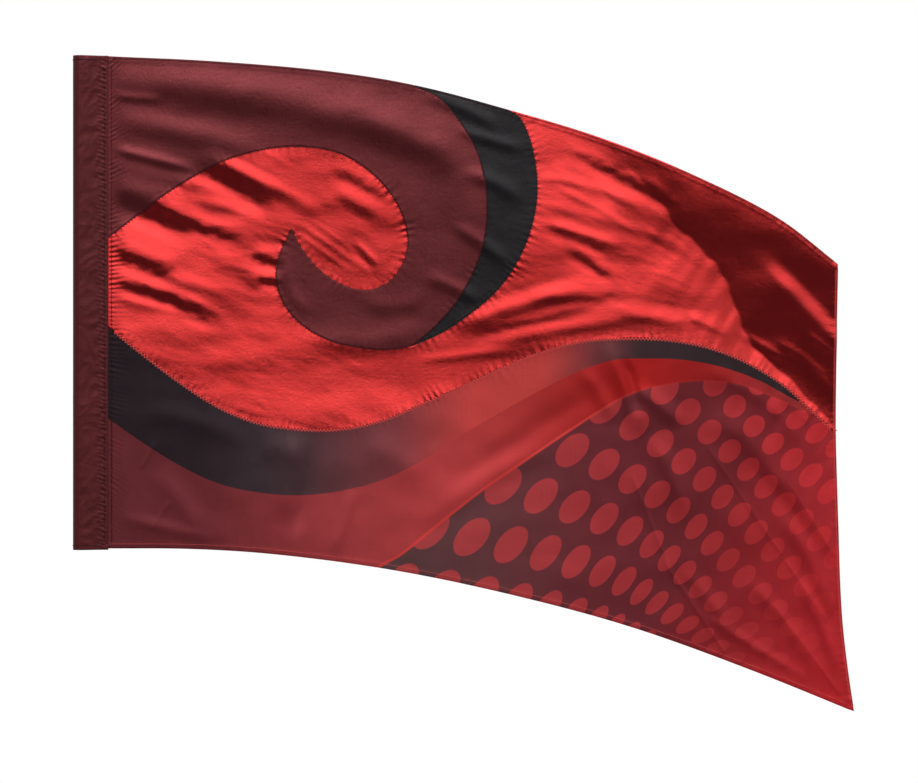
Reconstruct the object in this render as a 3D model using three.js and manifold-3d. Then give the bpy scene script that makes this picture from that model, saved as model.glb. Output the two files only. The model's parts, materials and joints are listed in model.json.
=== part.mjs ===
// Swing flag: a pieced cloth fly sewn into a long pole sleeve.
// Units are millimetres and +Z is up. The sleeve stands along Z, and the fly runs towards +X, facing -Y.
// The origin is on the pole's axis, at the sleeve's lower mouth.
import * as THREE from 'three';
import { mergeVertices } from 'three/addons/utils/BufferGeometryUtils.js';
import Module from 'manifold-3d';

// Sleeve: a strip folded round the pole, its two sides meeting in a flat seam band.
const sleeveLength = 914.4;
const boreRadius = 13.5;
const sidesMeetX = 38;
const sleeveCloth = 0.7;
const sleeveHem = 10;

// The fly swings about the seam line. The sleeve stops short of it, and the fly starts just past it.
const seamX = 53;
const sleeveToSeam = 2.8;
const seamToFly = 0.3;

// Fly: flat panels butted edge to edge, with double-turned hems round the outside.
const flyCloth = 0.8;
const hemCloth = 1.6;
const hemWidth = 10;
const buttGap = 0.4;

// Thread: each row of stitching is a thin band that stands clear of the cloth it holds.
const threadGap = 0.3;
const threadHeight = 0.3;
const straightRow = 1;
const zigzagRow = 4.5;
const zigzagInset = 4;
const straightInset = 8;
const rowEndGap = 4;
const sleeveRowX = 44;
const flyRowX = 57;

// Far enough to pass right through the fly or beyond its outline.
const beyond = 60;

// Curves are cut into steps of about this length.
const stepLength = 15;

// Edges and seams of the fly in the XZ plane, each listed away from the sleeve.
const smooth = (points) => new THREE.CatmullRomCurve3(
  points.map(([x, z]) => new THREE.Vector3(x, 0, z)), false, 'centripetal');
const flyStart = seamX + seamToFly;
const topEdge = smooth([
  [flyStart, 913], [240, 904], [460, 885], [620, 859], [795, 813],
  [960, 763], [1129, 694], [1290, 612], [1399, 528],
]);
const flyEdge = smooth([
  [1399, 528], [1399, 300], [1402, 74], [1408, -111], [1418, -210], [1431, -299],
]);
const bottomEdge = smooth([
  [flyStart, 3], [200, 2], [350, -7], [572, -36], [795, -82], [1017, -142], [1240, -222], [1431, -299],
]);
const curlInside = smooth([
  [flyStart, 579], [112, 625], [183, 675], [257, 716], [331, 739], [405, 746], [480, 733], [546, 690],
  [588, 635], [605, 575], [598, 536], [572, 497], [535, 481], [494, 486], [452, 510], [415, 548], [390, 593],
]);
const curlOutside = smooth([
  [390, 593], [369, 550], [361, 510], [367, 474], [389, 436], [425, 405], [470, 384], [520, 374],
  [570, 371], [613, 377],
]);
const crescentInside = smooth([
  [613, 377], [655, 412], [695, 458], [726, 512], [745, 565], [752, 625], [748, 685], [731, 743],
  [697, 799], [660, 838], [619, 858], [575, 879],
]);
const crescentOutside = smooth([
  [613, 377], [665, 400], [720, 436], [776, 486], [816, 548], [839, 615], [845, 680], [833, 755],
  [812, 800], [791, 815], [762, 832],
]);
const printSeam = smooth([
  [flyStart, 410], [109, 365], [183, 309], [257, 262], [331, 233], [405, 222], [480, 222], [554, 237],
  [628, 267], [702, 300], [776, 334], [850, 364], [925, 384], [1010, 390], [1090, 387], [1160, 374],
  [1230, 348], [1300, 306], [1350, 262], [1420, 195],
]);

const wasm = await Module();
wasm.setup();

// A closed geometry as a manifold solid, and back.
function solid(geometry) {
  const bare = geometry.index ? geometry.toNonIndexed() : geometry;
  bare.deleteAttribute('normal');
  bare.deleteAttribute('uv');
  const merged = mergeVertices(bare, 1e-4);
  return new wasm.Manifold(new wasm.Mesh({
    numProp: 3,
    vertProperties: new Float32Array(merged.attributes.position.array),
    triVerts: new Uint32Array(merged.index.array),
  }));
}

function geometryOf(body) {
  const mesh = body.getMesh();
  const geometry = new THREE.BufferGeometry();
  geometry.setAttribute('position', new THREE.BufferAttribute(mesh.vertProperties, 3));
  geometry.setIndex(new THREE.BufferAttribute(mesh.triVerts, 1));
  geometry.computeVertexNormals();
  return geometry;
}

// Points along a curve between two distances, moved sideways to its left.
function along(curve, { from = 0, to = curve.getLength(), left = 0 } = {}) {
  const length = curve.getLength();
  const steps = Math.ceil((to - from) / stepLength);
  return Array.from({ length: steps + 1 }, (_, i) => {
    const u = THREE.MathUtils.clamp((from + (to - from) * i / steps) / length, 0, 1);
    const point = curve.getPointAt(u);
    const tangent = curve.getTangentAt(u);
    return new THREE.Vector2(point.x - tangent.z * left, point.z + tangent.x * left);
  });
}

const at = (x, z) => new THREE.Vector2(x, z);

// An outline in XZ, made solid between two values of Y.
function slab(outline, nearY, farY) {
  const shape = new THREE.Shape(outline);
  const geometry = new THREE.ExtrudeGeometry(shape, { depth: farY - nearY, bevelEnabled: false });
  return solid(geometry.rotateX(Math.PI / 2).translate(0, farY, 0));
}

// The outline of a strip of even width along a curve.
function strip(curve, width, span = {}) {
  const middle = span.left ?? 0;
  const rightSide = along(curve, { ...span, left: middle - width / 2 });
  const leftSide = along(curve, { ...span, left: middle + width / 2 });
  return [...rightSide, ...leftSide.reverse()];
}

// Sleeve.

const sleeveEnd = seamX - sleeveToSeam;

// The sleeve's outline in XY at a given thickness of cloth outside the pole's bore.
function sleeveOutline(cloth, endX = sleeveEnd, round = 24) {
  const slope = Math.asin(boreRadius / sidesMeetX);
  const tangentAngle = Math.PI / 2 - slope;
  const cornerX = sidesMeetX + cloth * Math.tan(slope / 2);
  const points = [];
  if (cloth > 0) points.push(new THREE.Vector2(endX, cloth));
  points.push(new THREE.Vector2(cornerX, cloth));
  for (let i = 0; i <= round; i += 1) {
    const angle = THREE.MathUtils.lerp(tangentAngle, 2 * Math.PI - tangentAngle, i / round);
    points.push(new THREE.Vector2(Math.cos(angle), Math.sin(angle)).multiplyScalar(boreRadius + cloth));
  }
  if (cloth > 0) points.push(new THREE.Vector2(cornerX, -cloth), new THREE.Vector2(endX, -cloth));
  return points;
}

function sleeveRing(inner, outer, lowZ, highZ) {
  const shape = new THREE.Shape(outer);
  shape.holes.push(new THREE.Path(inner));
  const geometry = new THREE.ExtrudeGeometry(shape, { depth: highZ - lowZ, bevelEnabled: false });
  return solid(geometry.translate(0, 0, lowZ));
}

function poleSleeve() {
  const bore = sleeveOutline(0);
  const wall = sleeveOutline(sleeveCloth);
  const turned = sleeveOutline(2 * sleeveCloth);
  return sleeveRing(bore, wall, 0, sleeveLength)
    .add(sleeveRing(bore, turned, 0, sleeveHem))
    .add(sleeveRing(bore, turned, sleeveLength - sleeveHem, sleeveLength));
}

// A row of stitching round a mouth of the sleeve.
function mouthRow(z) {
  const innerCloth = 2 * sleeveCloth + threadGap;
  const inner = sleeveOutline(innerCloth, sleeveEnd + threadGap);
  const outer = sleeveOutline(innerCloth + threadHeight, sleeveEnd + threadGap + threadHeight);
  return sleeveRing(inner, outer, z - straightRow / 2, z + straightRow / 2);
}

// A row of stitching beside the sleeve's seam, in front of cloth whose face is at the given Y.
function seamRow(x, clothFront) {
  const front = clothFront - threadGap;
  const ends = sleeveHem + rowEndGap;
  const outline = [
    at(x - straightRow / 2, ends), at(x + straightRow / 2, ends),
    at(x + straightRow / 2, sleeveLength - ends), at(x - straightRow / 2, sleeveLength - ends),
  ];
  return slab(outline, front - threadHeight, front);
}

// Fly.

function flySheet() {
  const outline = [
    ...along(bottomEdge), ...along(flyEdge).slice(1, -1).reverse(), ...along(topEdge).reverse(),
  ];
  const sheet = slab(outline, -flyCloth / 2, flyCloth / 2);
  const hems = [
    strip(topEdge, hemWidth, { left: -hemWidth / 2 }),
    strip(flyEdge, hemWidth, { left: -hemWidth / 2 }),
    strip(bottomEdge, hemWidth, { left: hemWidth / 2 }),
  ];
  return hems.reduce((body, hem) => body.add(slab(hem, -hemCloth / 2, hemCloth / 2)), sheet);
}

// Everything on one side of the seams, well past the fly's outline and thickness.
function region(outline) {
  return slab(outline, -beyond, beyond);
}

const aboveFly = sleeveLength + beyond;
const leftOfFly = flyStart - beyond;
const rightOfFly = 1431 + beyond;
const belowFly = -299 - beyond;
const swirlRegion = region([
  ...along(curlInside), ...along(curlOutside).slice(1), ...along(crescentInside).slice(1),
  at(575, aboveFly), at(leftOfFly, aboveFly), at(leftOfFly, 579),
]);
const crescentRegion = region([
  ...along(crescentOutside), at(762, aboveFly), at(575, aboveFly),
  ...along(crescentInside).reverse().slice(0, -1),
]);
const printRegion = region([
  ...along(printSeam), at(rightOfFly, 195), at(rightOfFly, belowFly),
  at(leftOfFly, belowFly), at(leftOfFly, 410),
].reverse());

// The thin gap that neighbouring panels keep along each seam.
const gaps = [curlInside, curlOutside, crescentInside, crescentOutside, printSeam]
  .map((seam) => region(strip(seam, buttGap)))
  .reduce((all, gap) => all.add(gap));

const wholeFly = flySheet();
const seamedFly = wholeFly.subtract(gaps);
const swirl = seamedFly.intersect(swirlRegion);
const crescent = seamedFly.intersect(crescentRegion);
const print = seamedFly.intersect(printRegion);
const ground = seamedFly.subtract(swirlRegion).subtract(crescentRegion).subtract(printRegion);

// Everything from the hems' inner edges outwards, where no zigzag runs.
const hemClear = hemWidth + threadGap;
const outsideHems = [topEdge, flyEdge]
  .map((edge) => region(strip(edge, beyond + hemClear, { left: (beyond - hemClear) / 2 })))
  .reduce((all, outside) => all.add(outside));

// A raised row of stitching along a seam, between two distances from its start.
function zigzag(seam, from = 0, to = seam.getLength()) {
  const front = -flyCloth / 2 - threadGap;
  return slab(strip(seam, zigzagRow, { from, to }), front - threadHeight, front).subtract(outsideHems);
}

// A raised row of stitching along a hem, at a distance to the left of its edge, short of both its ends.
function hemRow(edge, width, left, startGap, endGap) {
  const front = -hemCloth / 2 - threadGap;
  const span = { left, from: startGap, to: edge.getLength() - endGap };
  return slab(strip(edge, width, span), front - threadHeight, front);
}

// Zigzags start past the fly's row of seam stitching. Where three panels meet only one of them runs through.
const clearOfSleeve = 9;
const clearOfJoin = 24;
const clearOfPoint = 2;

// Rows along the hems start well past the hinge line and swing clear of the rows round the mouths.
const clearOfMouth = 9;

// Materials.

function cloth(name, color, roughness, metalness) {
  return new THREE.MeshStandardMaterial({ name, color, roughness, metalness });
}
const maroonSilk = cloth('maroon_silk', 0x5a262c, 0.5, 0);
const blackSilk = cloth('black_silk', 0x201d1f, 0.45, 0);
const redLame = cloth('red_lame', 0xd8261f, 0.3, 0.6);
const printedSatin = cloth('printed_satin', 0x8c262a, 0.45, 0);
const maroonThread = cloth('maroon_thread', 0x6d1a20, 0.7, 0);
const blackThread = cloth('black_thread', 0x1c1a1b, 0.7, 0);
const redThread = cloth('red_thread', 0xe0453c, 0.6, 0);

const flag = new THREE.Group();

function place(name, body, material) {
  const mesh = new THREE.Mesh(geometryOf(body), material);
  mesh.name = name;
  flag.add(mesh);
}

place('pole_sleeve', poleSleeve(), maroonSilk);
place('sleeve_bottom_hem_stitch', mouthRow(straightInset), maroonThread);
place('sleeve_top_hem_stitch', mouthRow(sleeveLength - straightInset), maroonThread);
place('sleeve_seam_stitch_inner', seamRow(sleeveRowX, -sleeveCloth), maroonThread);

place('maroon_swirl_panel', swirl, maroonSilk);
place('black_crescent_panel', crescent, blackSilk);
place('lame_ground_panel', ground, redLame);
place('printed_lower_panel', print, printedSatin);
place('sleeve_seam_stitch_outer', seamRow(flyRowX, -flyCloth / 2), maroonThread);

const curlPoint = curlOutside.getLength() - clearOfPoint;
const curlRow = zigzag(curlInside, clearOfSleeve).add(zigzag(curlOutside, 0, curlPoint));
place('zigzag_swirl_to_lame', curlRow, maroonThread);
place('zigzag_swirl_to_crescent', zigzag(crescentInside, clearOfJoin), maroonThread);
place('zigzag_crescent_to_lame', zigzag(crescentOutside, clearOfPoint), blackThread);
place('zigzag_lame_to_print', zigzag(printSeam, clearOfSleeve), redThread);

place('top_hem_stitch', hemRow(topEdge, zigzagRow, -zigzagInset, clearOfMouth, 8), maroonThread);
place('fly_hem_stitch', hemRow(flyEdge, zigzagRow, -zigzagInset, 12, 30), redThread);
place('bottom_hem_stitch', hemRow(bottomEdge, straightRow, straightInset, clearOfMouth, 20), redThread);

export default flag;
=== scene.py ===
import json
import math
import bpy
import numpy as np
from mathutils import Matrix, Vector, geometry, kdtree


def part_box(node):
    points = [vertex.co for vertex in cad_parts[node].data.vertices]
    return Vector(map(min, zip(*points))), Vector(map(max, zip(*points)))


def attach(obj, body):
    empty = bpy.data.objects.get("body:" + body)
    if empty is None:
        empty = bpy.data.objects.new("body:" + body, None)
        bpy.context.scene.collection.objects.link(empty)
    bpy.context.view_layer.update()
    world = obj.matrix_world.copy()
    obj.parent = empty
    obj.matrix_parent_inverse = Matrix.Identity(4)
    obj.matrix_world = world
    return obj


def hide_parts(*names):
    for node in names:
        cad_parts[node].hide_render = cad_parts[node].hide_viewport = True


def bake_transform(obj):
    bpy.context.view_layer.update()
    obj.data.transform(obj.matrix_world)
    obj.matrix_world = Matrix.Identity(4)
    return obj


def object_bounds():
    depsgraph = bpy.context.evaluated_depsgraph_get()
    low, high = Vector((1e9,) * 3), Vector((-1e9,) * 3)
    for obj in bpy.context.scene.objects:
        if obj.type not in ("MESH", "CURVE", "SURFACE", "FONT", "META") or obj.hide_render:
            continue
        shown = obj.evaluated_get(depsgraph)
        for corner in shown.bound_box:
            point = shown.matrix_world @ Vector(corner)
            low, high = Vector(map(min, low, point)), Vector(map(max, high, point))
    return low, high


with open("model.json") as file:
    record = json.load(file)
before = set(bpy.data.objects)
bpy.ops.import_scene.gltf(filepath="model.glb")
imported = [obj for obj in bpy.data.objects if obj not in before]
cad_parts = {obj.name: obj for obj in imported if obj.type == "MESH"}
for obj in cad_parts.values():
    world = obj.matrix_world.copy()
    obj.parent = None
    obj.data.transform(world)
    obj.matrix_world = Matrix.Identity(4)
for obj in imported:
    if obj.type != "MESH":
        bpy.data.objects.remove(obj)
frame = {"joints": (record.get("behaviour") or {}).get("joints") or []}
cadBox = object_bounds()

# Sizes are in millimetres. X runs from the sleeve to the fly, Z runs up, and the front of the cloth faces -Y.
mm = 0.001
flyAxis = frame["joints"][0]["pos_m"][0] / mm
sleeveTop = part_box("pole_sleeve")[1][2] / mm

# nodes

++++

YOUR INSTRUCTIONS
Transcribe exactly, and only, the lines beginning at the line containing "clearOfMouth, 8), maroonThread);" and ending at the line containing "for node in", both inclusive.

FINAL RESULT
place('top_hem_stitch', hemRow(topEdge, zigzagRow, -zigzagInset, clearOfMouth, 8), maroonThread);
place('fly_hem_stitch', hemRow(flyEdge, zigzagRow, -zigzagInset, 12, 30), redThread);
place('bottom_hem_stitch', hemRow(bottomEdge, straightRow, straightInset, clearOfMouth, 20), redThread);

export default flag;
=== scene.py ===
import json
import math
import bpy
import numpy as np
from mathutils import Matrix, Vector, geometry, kdtree


def part_box(node):
    points = [vertex.co for vertex in cad_parts[node].data.vertices]
    return Vector(map(min, zip(*points))), Vector(map(max, zip(*points)))


def attach(obj, body):
    empty = bpy.data.objects.get("body:" + body)
    if empty is None:
        empty = bpy.data.objects.new("body:" + body, None)
        bpy.context.scene.collection.objects.link(empty)
    bpy.context.view_layer.update()
    world = obj.matrix_world.copy()
    obj.parent = empty
    obj.matrix_parent_inverse = Matrix.Identity(4)
    obj.matrix_world = world
    return obj


def hide_parts(*names):
    for node in names:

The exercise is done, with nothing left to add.